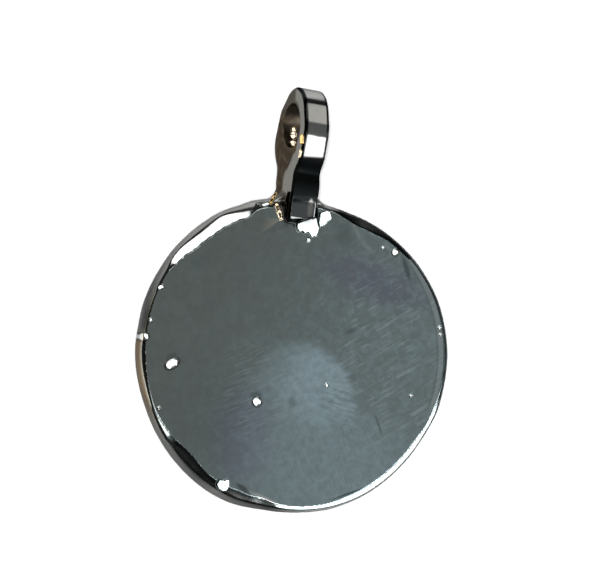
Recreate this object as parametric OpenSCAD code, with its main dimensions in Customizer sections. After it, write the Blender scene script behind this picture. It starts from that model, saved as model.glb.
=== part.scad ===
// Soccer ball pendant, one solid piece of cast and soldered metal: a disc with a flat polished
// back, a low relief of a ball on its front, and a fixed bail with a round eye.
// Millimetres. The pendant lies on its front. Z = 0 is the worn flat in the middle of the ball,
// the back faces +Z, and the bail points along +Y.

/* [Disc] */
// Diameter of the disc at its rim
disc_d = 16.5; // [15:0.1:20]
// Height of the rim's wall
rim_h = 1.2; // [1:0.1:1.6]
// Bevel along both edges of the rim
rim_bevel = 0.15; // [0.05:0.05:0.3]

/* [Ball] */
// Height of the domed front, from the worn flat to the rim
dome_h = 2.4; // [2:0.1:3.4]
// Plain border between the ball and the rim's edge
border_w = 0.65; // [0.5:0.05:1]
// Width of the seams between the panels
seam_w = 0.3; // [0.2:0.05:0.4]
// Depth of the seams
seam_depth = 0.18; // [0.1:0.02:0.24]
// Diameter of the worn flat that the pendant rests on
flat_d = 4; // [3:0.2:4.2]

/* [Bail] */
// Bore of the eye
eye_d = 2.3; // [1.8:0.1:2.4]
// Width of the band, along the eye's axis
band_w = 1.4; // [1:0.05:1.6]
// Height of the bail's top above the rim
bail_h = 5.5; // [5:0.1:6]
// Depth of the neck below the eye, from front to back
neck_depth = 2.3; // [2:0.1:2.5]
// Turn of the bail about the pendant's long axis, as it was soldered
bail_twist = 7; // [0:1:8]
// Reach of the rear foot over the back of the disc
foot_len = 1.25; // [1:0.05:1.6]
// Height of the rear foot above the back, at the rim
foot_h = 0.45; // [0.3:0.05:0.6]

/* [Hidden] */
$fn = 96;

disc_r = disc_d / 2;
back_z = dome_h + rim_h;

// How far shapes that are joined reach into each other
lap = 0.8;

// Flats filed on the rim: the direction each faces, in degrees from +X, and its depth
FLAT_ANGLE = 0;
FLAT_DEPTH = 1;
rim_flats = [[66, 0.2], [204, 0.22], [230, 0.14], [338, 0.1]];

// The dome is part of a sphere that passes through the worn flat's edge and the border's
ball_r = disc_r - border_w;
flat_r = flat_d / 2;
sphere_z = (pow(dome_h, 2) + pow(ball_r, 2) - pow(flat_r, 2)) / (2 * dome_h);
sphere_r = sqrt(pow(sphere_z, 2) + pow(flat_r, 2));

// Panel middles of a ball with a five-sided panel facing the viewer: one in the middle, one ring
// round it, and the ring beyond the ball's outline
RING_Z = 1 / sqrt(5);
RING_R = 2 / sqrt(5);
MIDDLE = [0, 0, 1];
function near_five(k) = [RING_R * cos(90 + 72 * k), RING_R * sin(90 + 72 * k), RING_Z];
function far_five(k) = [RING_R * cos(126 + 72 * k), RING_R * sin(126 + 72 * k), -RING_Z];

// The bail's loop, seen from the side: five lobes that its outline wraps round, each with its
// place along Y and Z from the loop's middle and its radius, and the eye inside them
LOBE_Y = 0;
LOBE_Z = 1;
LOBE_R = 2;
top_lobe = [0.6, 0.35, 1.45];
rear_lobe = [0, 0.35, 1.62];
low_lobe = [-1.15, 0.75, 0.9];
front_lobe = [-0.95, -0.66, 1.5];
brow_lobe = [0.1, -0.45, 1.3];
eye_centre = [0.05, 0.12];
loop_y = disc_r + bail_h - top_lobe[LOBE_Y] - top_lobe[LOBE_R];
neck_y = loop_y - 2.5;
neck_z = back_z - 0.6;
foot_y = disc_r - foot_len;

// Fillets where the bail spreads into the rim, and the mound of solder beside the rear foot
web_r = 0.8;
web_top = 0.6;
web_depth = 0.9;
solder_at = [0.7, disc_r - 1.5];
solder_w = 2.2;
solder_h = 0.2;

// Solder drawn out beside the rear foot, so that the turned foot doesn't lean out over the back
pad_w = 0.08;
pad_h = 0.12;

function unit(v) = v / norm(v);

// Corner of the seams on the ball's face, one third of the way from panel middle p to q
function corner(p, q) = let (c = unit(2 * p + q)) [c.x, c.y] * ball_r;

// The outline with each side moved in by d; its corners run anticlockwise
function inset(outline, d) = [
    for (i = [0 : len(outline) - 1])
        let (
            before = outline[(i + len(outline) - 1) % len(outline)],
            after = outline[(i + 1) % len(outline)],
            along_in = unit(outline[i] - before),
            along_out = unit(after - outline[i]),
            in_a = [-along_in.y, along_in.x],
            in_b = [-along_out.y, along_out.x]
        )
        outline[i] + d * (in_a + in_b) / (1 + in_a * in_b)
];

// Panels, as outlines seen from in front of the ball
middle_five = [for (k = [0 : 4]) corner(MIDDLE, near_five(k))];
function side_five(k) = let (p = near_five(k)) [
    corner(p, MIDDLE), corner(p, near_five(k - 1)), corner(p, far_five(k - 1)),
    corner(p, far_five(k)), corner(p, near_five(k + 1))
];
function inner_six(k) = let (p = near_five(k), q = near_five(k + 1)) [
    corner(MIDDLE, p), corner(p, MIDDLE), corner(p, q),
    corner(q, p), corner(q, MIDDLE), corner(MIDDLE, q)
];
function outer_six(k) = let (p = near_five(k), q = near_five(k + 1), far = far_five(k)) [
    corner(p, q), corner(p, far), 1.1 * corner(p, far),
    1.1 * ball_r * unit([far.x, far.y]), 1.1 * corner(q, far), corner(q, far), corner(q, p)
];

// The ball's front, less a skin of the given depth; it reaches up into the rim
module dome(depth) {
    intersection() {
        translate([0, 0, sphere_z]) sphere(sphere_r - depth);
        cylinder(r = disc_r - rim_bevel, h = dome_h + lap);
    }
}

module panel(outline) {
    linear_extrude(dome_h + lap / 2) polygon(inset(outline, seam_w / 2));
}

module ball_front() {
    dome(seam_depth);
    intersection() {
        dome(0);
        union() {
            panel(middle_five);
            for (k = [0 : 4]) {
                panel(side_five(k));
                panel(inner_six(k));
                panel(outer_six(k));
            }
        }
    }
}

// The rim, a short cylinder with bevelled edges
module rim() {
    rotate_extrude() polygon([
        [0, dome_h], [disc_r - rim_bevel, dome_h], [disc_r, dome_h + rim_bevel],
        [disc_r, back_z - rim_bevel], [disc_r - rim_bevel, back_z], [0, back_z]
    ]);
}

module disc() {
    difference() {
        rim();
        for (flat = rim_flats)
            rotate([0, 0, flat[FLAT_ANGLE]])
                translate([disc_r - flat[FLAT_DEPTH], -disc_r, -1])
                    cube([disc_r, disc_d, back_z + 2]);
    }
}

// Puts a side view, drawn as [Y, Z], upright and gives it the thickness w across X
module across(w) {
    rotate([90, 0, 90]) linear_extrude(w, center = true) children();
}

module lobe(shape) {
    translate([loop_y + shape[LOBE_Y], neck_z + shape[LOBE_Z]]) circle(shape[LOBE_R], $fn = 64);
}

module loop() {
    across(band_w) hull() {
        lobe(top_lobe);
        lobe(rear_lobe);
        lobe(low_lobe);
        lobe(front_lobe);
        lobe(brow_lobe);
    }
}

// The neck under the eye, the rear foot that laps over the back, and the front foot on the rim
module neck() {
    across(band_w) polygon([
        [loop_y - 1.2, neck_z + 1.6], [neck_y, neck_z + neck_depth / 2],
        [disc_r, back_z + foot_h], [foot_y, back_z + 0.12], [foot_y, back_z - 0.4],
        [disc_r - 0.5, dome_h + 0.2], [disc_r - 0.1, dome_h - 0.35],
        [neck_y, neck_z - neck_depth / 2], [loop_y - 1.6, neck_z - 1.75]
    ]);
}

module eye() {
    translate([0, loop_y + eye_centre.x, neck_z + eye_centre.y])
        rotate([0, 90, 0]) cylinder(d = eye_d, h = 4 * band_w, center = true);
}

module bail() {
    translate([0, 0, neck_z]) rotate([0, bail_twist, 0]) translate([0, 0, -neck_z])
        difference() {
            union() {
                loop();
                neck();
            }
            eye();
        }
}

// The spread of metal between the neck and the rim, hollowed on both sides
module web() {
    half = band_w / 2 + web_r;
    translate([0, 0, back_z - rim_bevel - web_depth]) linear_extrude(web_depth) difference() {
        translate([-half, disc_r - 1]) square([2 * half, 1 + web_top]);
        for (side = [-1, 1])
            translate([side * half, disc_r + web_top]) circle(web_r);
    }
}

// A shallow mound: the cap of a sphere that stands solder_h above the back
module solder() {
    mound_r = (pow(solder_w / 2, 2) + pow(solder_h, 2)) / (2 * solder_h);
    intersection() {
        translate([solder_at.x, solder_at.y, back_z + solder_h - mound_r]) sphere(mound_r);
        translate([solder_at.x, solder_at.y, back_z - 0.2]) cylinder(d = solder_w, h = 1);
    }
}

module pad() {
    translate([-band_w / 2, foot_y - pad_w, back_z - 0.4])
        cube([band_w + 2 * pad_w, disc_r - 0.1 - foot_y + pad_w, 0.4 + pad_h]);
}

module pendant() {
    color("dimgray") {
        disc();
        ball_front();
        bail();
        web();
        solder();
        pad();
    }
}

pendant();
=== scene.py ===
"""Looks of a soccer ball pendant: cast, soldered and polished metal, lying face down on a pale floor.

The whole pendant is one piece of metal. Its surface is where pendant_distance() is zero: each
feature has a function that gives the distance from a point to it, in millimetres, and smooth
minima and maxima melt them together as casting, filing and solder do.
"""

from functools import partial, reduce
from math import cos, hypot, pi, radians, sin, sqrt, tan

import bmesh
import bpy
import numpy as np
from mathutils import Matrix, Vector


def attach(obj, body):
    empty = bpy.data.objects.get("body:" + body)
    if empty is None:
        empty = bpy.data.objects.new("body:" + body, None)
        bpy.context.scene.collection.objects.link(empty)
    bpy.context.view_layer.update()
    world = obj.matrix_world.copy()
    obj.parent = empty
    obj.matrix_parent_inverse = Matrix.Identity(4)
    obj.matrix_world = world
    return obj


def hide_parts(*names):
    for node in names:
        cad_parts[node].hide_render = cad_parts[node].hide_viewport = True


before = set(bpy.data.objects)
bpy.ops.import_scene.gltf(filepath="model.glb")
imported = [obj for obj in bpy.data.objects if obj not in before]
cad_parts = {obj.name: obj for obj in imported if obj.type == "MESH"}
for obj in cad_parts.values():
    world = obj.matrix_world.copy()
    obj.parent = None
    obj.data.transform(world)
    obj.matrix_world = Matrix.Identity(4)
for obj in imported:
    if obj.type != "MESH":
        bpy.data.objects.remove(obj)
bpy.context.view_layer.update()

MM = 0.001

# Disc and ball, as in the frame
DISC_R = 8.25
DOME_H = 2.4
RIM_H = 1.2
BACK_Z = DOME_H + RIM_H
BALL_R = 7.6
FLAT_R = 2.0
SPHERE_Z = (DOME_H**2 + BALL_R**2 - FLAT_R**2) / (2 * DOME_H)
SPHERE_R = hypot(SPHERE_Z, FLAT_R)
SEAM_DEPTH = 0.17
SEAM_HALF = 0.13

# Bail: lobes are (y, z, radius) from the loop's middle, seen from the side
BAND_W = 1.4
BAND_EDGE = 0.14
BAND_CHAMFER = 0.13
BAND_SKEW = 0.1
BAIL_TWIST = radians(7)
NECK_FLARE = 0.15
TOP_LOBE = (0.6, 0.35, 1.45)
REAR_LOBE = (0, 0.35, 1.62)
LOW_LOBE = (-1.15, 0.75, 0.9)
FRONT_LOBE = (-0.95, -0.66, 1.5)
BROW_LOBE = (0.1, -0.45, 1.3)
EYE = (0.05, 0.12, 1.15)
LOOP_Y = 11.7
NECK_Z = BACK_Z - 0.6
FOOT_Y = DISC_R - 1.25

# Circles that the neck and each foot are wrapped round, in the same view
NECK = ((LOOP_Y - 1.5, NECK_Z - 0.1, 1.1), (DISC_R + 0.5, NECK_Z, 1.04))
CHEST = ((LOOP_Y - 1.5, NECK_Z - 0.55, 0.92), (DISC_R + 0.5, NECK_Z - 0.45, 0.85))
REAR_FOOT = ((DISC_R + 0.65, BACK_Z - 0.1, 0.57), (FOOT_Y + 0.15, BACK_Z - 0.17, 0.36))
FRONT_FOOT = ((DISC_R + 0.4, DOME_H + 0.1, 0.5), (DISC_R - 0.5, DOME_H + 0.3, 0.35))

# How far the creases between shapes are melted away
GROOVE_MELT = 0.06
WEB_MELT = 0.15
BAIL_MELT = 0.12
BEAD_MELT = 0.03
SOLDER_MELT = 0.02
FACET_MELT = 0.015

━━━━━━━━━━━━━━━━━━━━

→ **WHAT YOU SHOULD DO**:
Write out exactly the lines from the one with "solder_h above the back" through the one with "before = set(bpy.data.objects)", including both, and no others.

→ **EXPECTED ANSWER**:
// A shallow mound: the cap of a sphere that stands solder_h above the back
module solder() {
    mound_r = (pow(solder_w / 2, 2) + pow(solder_h, 2)) / (2 * solder_h);
    intersection() {
        translate([solder_at.x, solder_at.y, back_z + solder_h - mound_r]) sphere(mound_r);
        translate([solder_at.x, solder_at.y, back_z - 0.2]) cylinder(d = solder_w, h = 1);
    }
}

module pad() {
    translate([-band_w / 2, foot_y - pad_w, back_z - 0.4])
        cube([band_w + 2 * pad_w, disc_r - 0.1 - foot_y + pad_w, 0.4 + pad_h]);
}

module pendant() {
    color("dimgray") {
        disc();
        ball_front();
        bail();
        web();
        solder();
        pad();
    }
}

pendant();
=== scene.py ===
"""Looks of a soccer ball pendant: cast, soldered and polished metal, lying face down on a pale floor.

The whole pendant is one piece of metal. Its surface is where pendant_distance() is zero: each
feature has a function that gives the distance from a point to it, in millimetres, and smooth
minima and maxima melt them together as casting, filing and solder do.
"""

from functools import partial, reduce
from math import cos, hypot, pi, radians, sin, sqrt, tan

import bmesh
import bpy
import numpy as np
from mathutils import Matrix, Vector


def attach(obj, body):
    empty = bpy.data.objects.get("body:" + body)
    if empty is None:
        empty = bpy.data.objects.new("body:" + body, None)
        bpy.context.scene.collection.objects.link(empty)
    bpy.context.view_layer.update()
    world = obj.matrix_world.copy()
    obj.parent = empty
    obj.matrix_parent_inverse = Matrix.Identity(4)
    obj.matrix_world = world
    return obj


def hide_parts(*names):
    for node in names:
        cad_parts[node].hide_render = cad_parts[node].hide_viewport = True


before = set(bpy.data.objects)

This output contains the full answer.